Durch die Synode haben das Amazonasgebiet und die dort lebenden Menschen internationale Aufmerksamkeit gefunden. Die Kulturen der indigenen Bevölkerung, aber auch die Bedrohung der Lebensbedingungen wurden intensiv erörtert. Die Synode hat gefragt, wie wir mit dem Amazonasgebiet umgehen. Ich bin deshalb unseren Hilfswerken dankbar für die vielfältigen Aktivitäten, die sie schon seit langer Zeit in der Region leisten: Sie unterstützen die Pastoral der Kirche vor Ort, fördern soziale wie schulische Projekte und tragen auch dazu bei, das gravierende Menschenrechtsverstöße nicht unbemerkt bleiben.
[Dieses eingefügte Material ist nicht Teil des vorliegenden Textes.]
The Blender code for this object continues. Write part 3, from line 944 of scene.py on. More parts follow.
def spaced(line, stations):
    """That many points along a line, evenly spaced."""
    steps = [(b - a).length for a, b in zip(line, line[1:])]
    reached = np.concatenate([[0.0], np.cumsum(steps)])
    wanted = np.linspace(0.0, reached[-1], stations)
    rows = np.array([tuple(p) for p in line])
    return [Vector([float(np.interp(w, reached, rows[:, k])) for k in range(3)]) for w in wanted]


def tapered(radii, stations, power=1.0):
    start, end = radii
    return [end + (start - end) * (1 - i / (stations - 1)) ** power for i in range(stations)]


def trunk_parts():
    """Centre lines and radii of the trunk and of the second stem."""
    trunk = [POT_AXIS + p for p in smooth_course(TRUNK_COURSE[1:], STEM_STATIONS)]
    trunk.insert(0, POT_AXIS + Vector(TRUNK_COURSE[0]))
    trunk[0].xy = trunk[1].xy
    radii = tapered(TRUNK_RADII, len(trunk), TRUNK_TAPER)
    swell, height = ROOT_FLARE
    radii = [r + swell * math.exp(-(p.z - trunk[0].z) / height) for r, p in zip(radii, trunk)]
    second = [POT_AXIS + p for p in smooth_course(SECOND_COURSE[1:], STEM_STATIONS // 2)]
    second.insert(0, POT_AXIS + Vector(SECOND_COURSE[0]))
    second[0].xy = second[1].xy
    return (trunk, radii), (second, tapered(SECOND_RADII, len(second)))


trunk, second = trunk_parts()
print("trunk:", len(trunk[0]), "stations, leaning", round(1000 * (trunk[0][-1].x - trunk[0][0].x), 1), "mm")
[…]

Die Synode ist nicht bei der Analyse der sozialen und ökologischen Probleme stehen geblieben. Es ist gut, dass das Abschlussdokument eine Reihe konkreter Punkte nennt, um die Richtung einer verantwortlichen politisch-gesellschaftlichen Entwicklung anzuzeigen. Dabei geht es zum Beispiel um Fragen nach ethisch verantwortlichen und nachhaltigen Investments, die entschlossene Entwicklung alternativer Energien, aber auch die Notwendigkeit, das herkömmliche ökonomische System auf den Prüfstand zu stellen, wie es Papst Franziskus in der Enzyklika Laudato si' getan hat. Wir werden als Kirche in Deutschland überlegen, welche Konsequenzen, vielleicht auch welches konkrete Projekt wir zur Bewahrung der Schöpfung über die vielen Initiativen hinaus starten können, die es schon gibt.
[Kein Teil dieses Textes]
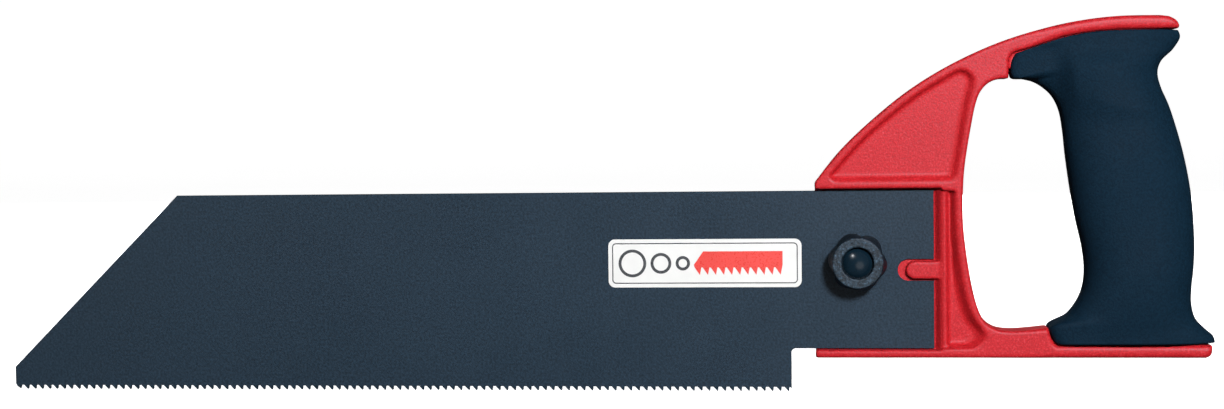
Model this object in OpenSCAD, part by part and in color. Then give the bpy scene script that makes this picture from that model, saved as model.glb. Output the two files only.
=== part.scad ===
// Pull-cut hand saw for plastic pipe: a wide steel blade held on a moulded
// D-handle by one hand knob, with a soft grip moulded round the handle's rear.
//
// Drawing frame: X runs along the saw towards the hand, Y through its
// thickness (the knob is on -Y), Z up. X = 0 is the rear end of the toothed
// edge and Z = 0 runs just above the tooth tips, so every outline below reads
// as a height above the teeth. At the end everything is shifted so that the
// origin is the middle of the hand grip.

/* [Blade] */
// Length of the toothed edge
blade_len = 300; // [280:5:330]
// Thickness of the blade
blade_t = 1.2; // [1:0.1:1.4]
// Distance from one tooth to the next
tooth_pitch = 2.94; // [2:0.02:4]
// Height of a tooth
tooth_depth = 1.6; // [0.8:0.1:2]
// Length of the short upright edge at the tip
tip_edge = 8.2; // [4:0.2:16]
// Radius of the clearance hole for the bolt
blade_hole_r = 3.2; // [3.1:0.05:3.6]
// Width of the locating slot in the tail
slot_w = 8; // [7.2:0.1:8.6]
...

Froh bin ich, dass die Synode ausdrücklich in ihrer Debatte über die Seelsorge der Zukunft auch über die Rolle und neue Beteiligungsmöglichkeiten von Frauen in der Kirche und die Frage der 'viri probati', also die Möglichkeit, in Beruf, Familie und Kirche bewährte Männer zu Priestern zu weihen, gesprochen hat. Diese Diskussion zeichnete sich durch eine Intensität aus, die ich so nicht erwartet hätte. Das zeigt: Es sind Fragen, die die Kirche weltweit beschäftigen. Eine Synode hat nicht die Aufgabe, hier Lösungen zu geben, aber die aufgeworfenen Fragen müssen vertieft werden und zwar auf weltkirchlicher Ebene. Die Synode hat die pastorale Situation im Amazonas verdeutlicht - eine Situation, die sich in anderen Erdteilen auch oder in ähnlicher Weise zeigt. Wir in Deutschland können von den Erfahrungen der Kirche am Amazonas lernen und zugleich einen Beitrag zum Dialog mit der Weltkirche leisten, um offene Fragen in den kommenden Jahren zu erörtern. Ausgangspunkt muss auch hier sein: Was braucht der Mensch für Leib und Seele?
Die Synode habe ich als eindrucksvolles Forum des Zuhörens erlebt, um zu lernen, was den anderen berührt. Wir werden das Abschlussdokument in der Bischofskonferenz diskutieren und auswerten. Die Debatten in der Synode haben mich für unseren bevorstehenden Synodalen Weg der Kirche in Deutschland bestärkt: Es geht darum, zuzuhören, aufeinander zuzugehen und einmütig in die Zukunft zu gehen."